Corren aires de contrarreforma de la institucionalidad que, al ritmo de escándalos vergonzantes, hemos forjado para asegurar transparencia. Vienen provocados por dos o tres decisiones polémicas del Consejo para la Transparencia. Más allá de lo justificados que puedan ser los fallos que han desatado el debate, sería lamentable que, a propósito de ellos, se debilitaran los pocos avances institucionales que paulatinamente ha logrado conquistar.
La ley vigente contempla el secreto o reserva de los documentos cuando su publicidad afecte el interés nacional, en especial si se refiere a las relaciones internacionales. En el caso de La Haya, las alegaciones del Ministerio de Relaciones Exteriores no lograron convencer a ninguno de los 4 miembros del Consejo de que la información pedida pudiera afectar el interés nacional. El Ministerio todavía no está obligado a dar a conocer esa información y podrá mantenerla secreta si logra convencer a una sala de la Corte de Apelaciones de que su divulgación afecta las relaciones de Chile. ¿No son esa excepción y la doble instancia suficientes garantías de protección del interés nacional y de una adecuada ponderación de los valores en juego?
Otro tanto ocurre, en los otros casos debatidos, con la privacidad, las estrategias judiciales y la reserva de la deliberación, todas las que están también contempladas como causales de secreto. Los detractores de la ley no proponen nuevas causales ni otros modos de nombrar a quienes deciden. Lo que de verdad está en riesgo es devolver la decisión de cada caso a la propia autoridad que produce la información. Para allá corren los aires de contrarreforma.
El riesgo no es sólo ni principalmente la corrupción. Ella no se anida en los correos del ministro de la Presidencia o en la defensa judicial de Chile ante La Haya.
Es también la democracia la que está en juego. Ésta se funda en la afirmación de que las personas somos iguales. La historia de la democracia, que no ha puesto en duda este supuesto básico, ha sido la de sucesivas oleadas de inclusión. Esa igualdad y derecho de participación en los asuntos públicos, que estuvo reservado a los hombres propietarios de determinada condición, ha ido extendiéndose, poco a poco, a toda persona adulta. Pero el riesgo de exclusión no ha desaparecido. Ya no radica en que algunos aleguen superioridad sobre otros para privarlos del sufragio y de la representación. Los problemas y riesgos para que el poder político se reparta igualitariamente están ahora en otra parte.

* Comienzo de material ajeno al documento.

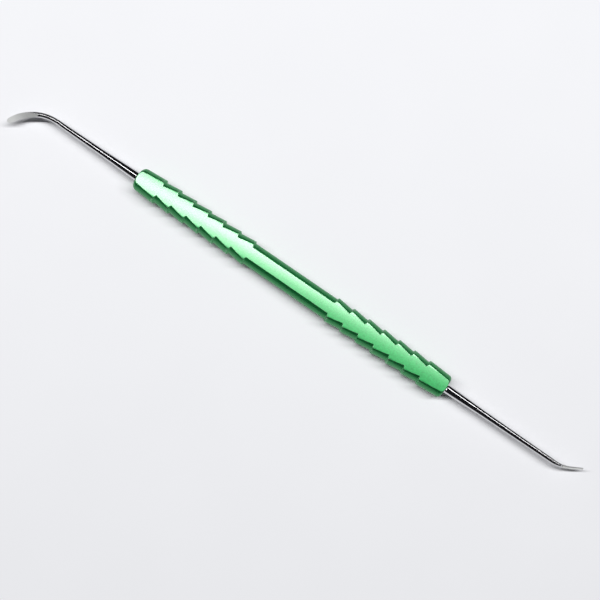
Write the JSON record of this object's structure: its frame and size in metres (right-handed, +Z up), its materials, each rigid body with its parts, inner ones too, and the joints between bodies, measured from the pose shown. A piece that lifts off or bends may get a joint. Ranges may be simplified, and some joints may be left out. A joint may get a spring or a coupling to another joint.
{
  "type": "double-ended hand scaler",
  "caption": "Double-ended dental scaler: ringed, flatted aluminium handle with slim polished steel shanks ending in a curved curette and a thin sickle blade.",
  "frame": {"origin": "middle of the handle's bottom flat, which rests on the table at z = 0", "axes": "+X along the handle towards the sickle end, +Y to the side that the sickle bends to, +Z up, out of the top flat"},
  "size_m": [0.1826, 0.0116, 0.0057],
  "materials": {
    "green_anodised": "satin green anodised, milled flats and turned rings",
    "polished_steel": "mirror-polished stainless shanks, satin-ground blades",
    "epoxy": "cured amber epoxy, hidden in the sockets"
  },
  "bodies": {
    "root": {"handle": "green_anodised", "curette_end": "polished_steel", "sickle_end": "polished_steel", "curette_bond": "epoxy", "sickle_bond": "epoxy"}
  },
  "joints": []
}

Una de las más poderosas formas contemporáneas de exclusión es la asimetría en la información, la que construye altos muros y profundos diques entre los que manejan la cosa pública y los que la padecen. Los poderosos reclaman para sí el derecho a tomar decisiones en asuntos complejos, aduciendo que el ciudadano de a pie no logra entender los complejos problemas o calibrar los efectos de muchas de las decisiones que debe adoptar hoy el Estado.
La democracia moderna tiene así un dilema: necesita de expertos para adoptar buenas e informadas decisiones, pero a la vez no puede tolerar que bajo la excusa de que "los que saben deciden" se expropien los asuntos públicos a esferas privadas, pues entonces deja de ser cierto el más importante de sus supuestos y la más legitimadora de sus promesas: la de igualdad política.
Quienes detentan el poder en nombre del pueblo siempre exagerarán sus razones para reservarse las decisiones expertas y se resistirán a compartir lo que saben. Quejarse de ello y tildar a los políticos de malos es pura ingenuidad. Sólo es razonable oponer poder al poder, pero resulta muy difícil oponer poder ciudadano al poder experto si aquéllos ni se enteran de lo que hacen éstos. De allí que la democracia necesite compartir el conocimiento y combatir, hasta donde sea prudente, la asimetría de la información necesaria para participar en las decisiones colectivas y fiscalizar al poder.
La política chilena, enferma como está de desigualdades y exclusiones, necesita de más y no de menos transparencia.